Making molds of these clay appliances.
Filling the molds with flexible appliance material.
Gluing on the final appliances and applying makeup to them
So armed with the relevant information and loads of other various books I set about the first stage which was to make a life mask. The make-up theme I decided on in the end was a kind of Mr Hyde character but with a lot of aging involved. Dick suggests you should choose a fairly young person for the model if possible because you have a fresher canvass to work on without the natural ageing characteristics that could affect your choice of design. I decided the best person for my make-up model was my brother, Sam, who’s in his early thirties. He was keen on the idea but a little reluctant at the same time because of the time involved, understandably. He said he’d do it though eventually so that was enough for me..

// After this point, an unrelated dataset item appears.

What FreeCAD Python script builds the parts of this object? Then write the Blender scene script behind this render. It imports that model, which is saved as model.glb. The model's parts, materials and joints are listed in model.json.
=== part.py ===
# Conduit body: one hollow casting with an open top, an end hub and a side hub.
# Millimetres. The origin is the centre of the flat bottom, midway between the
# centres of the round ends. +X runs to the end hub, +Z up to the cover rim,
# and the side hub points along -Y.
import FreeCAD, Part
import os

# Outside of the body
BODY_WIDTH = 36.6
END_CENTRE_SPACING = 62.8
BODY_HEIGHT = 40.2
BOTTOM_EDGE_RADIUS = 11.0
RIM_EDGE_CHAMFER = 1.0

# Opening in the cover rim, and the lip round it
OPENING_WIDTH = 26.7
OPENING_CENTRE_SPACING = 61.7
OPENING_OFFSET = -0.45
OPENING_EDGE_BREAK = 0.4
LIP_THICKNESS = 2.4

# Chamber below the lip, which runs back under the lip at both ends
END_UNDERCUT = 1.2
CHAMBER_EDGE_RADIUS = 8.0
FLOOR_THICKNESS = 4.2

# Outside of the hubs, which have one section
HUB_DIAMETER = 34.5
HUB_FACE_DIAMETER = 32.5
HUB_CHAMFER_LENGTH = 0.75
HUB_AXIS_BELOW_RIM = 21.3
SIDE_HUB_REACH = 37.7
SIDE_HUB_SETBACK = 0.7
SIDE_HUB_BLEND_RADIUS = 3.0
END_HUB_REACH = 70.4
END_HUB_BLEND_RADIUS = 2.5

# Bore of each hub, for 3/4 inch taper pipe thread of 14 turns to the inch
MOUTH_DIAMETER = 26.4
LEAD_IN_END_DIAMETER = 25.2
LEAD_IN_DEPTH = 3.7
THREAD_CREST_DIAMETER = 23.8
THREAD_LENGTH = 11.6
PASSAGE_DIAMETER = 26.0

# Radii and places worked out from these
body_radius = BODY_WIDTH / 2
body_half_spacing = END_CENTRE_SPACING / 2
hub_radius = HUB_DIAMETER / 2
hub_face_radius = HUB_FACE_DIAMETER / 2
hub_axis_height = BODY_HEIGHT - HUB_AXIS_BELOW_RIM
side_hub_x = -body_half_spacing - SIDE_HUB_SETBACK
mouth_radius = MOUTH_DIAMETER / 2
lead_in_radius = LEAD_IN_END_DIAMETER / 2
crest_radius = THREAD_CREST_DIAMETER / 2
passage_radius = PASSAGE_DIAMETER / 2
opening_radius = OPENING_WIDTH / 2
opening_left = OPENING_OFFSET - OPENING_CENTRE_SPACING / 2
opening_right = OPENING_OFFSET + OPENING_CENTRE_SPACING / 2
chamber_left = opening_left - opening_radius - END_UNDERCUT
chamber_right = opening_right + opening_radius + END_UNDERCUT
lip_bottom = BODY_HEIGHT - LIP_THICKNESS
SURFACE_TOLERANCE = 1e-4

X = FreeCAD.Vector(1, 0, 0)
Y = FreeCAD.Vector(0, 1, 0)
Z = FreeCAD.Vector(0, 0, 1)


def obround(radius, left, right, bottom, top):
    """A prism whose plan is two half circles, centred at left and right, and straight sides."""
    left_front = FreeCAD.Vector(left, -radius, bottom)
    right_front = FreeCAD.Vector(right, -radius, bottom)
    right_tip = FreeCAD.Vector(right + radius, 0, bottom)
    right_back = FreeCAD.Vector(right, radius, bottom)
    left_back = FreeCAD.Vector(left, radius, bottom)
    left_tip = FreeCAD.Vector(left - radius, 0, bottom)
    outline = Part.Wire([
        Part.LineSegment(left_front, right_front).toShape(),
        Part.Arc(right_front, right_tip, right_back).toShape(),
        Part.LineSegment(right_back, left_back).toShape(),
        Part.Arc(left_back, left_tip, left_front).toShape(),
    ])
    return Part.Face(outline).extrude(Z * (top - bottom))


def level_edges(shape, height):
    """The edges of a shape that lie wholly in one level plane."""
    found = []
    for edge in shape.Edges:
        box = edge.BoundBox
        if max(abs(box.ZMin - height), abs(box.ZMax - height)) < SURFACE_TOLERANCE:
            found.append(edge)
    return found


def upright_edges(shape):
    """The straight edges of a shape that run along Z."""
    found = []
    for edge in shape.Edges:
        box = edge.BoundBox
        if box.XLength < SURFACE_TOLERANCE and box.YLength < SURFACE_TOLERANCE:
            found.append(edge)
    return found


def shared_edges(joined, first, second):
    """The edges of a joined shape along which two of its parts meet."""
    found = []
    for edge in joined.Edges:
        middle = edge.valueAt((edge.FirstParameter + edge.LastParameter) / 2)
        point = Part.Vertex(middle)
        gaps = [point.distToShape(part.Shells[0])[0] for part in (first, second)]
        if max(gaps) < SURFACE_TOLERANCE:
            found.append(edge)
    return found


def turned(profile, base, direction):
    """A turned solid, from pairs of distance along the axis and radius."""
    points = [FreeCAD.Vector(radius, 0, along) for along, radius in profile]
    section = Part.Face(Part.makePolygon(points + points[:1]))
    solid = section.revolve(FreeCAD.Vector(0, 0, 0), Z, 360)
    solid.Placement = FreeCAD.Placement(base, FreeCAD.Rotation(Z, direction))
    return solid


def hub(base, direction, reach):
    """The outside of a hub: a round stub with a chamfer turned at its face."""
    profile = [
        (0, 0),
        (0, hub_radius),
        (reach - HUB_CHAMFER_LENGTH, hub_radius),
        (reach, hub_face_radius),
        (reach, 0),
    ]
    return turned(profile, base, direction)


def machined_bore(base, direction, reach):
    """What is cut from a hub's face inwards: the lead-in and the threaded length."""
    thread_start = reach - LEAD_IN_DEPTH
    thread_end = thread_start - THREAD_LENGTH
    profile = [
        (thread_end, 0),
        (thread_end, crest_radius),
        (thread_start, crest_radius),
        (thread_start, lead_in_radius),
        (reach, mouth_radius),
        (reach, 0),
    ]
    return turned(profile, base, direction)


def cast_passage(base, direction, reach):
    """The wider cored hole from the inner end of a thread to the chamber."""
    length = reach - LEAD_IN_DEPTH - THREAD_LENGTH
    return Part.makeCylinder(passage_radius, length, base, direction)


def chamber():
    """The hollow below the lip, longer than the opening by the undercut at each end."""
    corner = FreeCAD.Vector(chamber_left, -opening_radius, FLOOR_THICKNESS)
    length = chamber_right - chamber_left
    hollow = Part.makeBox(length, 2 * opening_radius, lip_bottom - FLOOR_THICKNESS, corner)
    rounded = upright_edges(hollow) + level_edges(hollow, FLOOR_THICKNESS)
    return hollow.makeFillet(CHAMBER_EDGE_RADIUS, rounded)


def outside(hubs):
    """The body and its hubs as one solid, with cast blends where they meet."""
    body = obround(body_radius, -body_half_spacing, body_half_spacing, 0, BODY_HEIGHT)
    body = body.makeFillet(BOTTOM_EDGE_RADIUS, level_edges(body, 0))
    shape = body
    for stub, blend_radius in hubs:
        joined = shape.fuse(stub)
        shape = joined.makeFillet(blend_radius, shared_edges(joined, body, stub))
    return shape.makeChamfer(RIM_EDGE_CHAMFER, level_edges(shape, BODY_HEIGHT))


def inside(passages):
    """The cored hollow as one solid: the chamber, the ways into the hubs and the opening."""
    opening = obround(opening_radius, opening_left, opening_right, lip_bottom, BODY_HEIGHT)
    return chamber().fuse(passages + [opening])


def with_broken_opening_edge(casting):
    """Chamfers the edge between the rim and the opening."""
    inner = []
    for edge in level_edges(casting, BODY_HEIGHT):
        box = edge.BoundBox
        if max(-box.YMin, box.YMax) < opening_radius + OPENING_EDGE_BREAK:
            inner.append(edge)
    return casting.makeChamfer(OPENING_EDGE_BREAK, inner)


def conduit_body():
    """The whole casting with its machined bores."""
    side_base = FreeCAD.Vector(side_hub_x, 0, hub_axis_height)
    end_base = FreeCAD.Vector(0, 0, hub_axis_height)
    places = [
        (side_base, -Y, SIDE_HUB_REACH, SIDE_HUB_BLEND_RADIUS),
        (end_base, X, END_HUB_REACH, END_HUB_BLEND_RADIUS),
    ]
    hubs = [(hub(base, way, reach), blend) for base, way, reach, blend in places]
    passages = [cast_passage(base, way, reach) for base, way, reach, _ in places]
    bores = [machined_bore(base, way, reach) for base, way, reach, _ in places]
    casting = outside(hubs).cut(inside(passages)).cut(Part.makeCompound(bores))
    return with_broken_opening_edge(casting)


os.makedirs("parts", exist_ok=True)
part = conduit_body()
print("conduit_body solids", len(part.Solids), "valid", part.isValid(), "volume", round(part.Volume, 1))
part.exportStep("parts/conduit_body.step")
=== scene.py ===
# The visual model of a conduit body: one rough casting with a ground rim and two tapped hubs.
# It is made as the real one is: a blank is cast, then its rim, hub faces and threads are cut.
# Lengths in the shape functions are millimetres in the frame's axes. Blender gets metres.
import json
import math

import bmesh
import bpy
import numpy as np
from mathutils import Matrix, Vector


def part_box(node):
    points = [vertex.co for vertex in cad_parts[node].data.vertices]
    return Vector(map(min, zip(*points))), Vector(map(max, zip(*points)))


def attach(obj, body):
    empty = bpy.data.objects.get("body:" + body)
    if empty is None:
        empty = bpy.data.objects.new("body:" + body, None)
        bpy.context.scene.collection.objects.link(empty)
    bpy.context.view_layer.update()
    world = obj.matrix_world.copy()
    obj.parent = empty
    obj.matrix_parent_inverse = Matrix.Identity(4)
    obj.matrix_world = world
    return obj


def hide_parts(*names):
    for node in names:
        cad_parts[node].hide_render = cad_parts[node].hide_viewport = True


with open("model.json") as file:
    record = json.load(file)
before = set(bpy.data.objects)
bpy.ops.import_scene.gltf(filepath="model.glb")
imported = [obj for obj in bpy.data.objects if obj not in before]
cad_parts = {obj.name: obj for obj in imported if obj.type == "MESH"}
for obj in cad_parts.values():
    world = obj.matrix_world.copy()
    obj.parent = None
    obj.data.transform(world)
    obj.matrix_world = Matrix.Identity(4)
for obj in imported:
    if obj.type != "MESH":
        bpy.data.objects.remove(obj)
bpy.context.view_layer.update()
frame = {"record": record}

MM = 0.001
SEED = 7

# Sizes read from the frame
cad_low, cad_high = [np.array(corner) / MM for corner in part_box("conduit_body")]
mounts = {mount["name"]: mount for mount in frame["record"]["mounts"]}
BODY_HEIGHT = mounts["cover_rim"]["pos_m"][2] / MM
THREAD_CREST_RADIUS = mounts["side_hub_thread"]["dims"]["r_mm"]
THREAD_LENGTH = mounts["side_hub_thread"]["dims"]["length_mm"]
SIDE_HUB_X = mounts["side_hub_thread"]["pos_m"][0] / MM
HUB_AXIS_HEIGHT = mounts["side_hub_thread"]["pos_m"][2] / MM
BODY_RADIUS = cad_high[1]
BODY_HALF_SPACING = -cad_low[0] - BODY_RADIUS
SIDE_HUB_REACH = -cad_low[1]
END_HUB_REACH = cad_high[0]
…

The materials required for this stage are all listed in great detail along with loads of information about where to find this stuff. A lot of the sites are american and I did have a bit of a dilemma sometimes trying to work out if the UK equivalent would be the same or work as well. Managed to get a lot of the materials from the suggested british sites though and eBay was really useful too.
I arranged the day for the face casting well in advance so that my brother had no excuse that it had been sprung upon him. I explained the whole process to him, in advance because it can actually be quite claustrophobic as the materials set so it’s important that the model is aware of that and also that the cast can be taken off at any time if it becomes too much. I had lists of all the necessary equipment to check off to make sure I didn’t forget anything and then set everything out carefully before I started anything else so it was all to hand. Dick suggested you weigh out all the ingredients and pre cut the plaster bandages etc to minimise the amount of time for the model.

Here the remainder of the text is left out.